§ Task prompt:
For this exercise, write out exactly, and only, the lines running from the line that contains "from the foot" through the line that contains "obj.matrix_parent_inverse = Matrix.Identity(4)".

--- start Task material ---

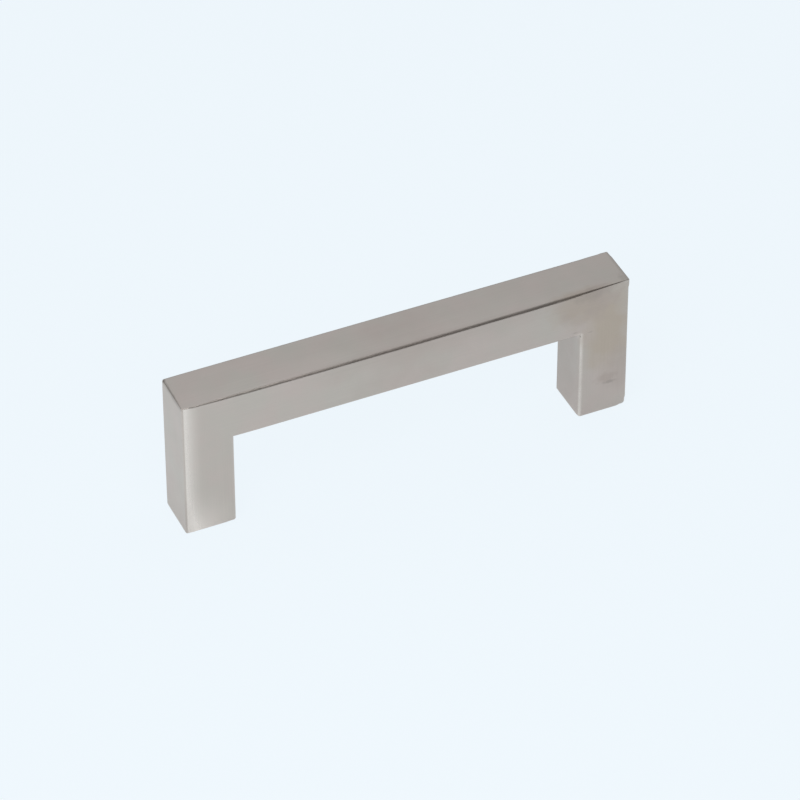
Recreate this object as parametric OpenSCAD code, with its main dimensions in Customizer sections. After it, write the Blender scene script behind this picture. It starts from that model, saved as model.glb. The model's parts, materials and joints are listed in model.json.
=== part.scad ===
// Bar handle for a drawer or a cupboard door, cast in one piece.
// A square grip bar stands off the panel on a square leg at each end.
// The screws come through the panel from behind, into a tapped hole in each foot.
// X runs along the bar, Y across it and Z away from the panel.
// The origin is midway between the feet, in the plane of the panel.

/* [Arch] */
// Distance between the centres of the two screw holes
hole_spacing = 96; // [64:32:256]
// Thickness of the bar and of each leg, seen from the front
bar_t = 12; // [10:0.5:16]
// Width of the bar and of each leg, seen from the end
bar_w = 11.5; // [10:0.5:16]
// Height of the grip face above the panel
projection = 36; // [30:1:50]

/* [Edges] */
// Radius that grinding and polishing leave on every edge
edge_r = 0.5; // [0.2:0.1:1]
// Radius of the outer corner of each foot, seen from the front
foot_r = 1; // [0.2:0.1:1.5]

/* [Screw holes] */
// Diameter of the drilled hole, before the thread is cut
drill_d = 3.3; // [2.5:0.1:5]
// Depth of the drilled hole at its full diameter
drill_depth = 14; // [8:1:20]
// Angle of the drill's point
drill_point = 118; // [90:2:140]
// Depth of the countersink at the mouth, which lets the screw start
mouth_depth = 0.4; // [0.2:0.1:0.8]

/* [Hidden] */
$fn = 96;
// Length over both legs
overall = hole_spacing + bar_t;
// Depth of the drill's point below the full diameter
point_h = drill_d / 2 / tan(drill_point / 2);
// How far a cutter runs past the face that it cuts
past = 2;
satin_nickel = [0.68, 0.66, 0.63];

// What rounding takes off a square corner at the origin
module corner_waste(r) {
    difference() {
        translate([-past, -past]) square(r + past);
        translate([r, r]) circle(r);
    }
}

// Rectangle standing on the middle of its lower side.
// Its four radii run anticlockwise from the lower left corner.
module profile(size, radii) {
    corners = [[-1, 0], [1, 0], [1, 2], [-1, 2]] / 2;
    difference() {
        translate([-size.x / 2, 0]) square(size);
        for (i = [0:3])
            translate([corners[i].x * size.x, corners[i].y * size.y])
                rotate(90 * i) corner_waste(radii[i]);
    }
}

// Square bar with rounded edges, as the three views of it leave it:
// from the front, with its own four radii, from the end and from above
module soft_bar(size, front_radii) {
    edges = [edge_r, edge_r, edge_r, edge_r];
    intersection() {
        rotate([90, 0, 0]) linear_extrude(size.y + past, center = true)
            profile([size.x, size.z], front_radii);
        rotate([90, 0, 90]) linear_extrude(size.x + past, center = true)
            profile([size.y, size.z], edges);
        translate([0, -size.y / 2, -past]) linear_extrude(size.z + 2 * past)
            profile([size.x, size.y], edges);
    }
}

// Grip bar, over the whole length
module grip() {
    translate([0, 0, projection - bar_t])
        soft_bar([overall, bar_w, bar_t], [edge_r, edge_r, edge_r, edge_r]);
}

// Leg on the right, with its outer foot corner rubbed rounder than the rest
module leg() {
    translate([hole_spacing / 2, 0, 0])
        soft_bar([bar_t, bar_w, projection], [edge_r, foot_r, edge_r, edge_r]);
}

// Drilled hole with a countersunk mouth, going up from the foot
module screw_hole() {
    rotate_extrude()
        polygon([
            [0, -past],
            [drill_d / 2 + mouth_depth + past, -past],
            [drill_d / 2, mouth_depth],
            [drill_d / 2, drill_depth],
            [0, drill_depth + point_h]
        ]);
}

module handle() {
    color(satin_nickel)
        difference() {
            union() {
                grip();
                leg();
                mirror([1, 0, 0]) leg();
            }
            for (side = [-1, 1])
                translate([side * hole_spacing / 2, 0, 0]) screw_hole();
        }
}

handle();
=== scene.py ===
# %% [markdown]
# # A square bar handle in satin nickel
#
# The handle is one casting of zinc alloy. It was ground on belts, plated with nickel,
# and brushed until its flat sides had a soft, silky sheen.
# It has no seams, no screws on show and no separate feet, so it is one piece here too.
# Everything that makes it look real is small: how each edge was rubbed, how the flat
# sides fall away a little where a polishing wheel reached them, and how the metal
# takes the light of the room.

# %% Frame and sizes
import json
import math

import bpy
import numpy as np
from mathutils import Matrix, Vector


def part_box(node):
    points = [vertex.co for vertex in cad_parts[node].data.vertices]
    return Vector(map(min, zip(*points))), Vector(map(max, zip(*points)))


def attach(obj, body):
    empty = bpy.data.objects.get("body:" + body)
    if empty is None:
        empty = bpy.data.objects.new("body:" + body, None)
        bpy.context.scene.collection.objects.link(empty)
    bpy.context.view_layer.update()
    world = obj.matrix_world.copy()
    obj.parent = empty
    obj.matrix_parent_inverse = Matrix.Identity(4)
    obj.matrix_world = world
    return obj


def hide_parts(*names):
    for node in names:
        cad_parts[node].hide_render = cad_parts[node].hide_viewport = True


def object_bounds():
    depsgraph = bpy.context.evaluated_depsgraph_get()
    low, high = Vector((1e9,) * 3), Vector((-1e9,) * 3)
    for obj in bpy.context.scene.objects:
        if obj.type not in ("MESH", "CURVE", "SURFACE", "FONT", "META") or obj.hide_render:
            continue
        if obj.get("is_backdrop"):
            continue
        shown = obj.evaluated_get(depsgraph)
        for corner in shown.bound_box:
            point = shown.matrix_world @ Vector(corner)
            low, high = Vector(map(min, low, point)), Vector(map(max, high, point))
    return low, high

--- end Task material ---
--- start Task material ---

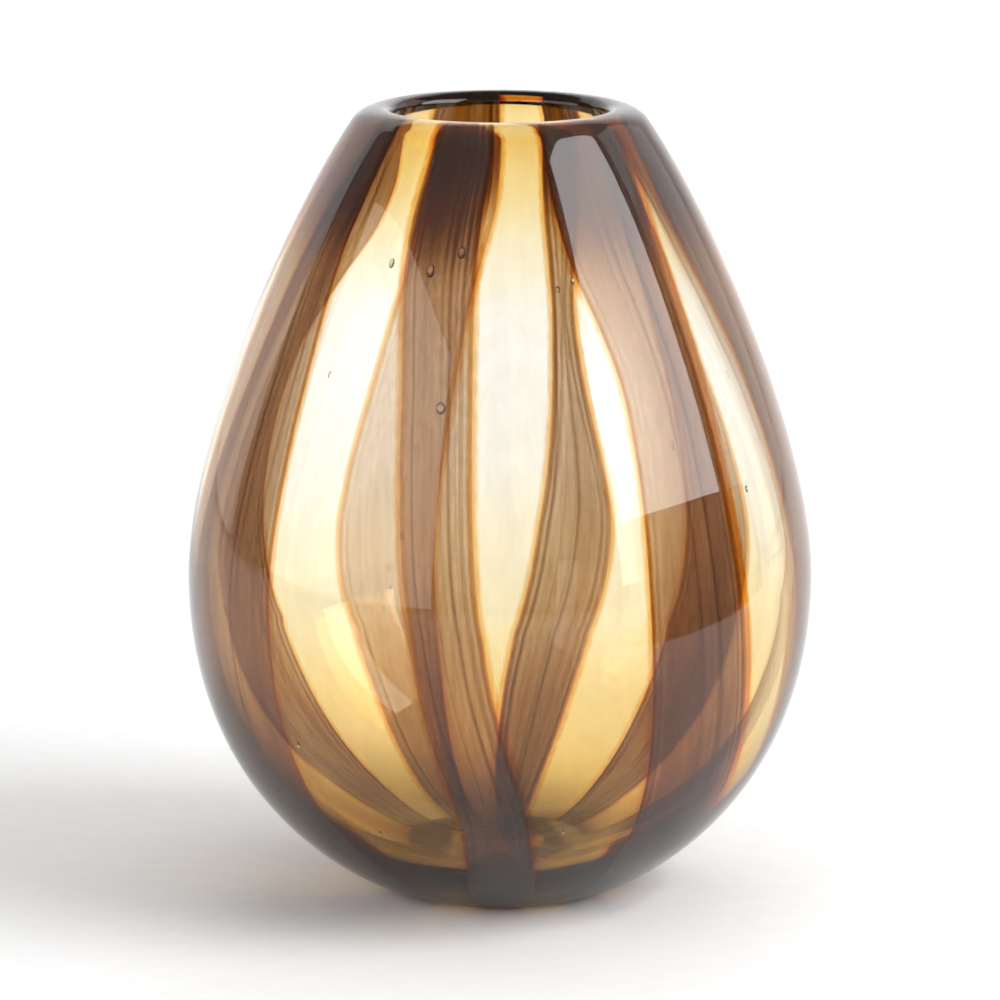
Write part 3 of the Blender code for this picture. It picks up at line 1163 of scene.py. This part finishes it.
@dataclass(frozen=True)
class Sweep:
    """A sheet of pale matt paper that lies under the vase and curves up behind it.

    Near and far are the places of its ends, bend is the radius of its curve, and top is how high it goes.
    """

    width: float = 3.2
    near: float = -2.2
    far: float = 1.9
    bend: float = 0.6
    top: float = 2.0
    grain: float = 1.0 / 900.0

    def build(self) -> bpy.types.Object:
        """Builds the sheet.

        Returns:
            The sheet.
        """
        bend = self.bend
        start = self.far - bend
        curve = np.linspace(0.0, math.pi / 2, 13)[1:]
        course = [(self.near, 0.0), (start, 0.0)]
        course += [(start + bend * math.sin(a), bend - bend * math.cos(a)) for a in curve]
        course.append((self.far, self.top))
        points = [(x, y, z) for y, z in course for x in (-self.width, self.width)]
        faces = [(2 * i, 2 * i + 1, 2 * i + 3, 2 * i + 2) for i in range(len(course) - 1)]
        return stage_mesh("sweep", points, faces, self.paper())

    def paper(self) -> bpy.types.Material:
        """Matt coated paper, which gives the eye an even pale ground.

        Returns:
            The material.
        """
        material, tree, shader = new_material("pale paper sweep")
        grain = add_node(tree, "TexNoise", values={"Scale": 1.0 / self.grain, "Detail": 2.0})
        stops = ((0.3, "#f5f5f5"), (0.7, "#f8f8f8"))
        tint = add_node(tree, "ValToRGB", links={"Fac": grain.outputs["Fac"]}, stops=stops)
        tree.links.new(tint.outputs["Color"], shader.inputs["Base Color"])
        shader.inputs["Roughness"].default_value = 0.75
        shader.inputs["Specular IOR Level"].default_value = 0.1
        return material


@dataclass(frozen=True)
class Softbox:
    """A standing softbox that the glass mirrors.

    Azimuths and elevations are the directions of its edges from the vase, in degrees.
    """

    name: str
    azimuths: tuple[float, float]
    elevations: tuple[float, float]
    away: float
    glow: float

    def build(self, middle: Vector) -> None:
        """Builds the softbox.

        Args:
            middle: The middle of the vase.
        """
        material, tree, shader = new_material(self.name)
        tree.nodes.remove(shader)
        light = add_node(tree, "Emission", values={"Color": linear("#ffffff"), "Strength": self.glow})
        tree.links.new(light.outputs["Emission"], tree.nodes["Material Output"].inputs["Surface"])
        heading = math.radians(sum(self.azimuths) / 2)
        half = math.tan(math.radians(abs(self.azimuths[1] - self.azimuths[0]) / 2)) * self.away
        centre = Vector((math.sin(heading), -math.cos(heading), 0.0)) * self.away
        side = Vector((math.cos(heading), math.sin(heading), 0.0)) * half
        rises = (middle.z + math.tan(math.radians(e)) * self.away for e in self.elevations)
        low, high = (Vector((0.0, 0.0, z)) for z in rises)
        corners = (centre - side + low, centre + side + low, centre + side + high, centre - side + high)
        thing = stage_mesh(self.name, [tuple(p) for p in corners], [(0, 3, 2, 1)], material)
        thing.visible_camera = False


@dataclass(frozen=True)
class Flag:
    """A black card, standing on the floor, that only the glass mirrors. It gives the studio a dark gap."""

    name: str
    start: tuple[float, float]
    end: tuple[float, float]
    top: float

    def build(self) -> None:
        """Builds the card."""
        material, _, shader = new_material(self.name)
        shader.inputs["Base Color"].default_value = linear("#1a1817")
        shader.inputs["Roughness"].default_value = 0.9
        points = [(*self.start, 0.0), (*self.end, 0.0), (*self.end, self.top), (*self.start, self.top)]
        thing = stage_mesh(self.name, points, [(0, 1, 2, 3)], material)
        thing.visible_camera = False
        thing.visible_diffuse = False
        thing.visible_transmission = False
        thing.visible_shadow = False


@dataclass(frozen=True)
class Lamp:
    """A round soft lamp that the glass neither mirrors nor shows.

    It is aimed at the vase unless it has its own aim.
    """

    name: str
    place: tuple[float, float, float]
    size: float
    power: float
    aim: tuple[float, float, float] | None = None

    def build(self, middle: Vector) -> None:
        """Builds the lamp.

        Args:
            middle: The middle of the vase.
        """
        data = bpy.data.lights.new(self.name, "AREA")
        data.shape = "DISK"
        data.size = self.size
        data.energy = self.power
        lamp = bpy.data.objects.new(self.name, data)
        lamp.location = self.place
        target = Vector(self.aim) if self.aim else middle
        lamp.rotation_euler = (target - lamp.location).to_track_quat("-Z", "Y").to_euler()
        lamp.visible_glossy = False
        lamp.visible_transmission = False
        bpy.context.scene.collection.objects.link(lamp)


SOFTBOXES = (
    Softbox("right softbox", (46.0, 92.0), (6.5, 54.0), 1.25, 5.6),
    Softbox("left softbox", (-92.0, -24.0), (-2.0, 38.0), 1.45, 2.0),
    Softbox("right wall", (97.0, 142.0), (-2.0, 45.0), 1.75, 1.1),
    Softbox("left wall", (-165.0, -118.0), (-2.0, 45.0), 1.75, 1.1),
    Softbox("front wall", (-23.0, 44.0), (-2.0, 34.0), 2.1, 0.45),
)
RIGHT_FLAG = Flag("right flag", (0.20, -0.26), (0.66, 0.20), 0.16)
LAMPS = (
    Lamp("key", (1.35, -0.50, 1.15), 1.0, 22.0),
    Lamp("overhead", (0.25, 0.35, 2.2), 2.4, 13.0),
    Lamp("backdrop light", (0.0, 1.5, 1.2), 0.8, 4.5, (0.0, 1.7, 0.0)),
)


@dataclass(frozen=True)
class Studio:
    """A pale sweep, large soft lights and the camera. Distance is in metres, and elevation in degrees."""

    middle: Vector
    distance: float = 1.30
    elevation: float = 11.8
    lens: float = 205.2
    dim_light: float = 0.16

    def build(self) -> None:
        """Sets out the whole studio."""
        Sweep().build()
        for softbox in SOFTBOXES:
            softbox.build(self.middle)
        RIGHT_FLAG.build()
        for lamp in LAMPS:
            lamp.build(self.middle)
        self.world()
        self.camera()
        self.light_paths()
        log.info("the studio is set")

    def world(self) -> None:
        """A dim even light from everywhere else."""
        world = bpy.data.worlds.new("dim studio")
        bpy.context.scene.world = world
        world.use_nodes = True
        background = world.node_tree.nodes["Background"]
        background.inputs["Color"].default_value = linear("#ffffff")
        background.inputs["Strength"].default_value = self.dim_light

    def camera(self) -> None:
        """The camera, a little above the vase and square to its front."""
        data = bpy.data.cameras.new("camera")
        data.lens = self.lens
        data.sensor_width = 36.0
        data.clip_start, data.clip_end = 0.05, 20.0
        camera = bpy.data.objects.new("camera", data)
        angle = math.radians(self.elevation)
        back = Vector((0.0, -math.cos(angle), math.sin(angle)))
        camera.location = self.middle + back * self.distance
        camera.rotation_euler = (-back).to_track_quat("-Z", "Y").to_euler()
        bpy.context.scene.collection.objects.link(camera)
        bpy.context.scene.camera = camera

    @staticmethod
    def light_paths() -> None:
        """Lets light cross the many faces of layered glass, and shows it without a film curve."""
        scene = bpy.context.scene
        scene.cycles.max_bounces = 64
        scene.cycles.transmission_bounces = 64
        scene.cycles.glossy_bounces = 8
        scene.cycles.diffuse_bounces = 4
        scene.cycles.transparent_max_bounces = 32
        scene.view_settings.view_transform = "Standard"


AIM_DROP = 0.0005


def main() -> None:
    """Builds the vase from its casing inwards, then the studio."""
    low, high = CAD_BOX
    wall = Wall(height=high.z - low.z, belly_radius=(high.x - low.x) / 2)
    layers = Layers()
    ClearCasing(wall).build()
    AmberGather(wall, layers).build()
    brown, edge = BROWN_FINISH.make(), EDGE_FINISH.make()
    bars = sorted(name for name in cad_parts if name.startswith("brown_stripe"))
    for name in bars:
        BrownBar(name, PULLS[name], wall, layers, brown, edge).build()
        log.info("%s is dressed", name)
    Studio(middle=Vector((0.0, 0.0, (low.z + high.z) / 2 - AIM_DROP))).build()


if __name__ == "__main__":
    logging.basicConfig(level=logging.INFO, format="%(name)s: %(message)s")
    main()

--- end Task material ---

§ Exercise output:
// Drilled hole with a countersunk mouth, going up from the foot
module screw_hole() {
    rotate_extrude()
        polygon([
            [0, -past],
            [drill_d / 2 + mouth_depth + past, -past],
            [drill_d / 2, mouth_depth],
            [drill_d / 2, drill_depth],
            [0, drill_depth + point_h]
        ]);
}

module handle() {
    color(satin_nickel)
        difference() {
            union() {
                grip();
                leg();
                mirror([1, 0, 0]) leg();
            }
            for (side = [-1, 1])
                translate([side * hole_spacing / 2, 0, 0]) screw_hole();
        }
}

handle();
=== scene.py ===
# %% [markdown]
# # A square bar handle in satin nickel
#
# The handle is one casting of zinc alloy. It was ground on belts, plated with nickel,
# and brushed until its flat sides had a soft, silky sheen.
# It has no seams, no screws on show and no separate feet, so it is one piece here too.
# Everything that makes it look real is small: how each edge was rubbed, how the flat
# sides fall away a little where a polishing wheel reached them, and how the metal
# takes the light of the room.

# %% Frame and sizes
import json
import math

import bpy
import numpy as np
from mathutils import Matrix, Vector


def part_box(node):
    points = [vertex.co for vertex in cad_parts[node].data.vertices]
    return Vector(map(min, zip(*points))), Vector(map(max, zip(*points)))


def attach(obj, body):
    empty = bpy.data.objects.get("body:" + body)
    if empty is None:
        empty = bpy.data.objects.new("body:" + body, None)
        bpy.context.scene.collection.objects.link(empty)
    bpy.context.view_layer.update()
    world = obj.matrix_world.copy()
    obj.parent = empty
    obj.matrix_parent_inverse = Matrix.Identity(4)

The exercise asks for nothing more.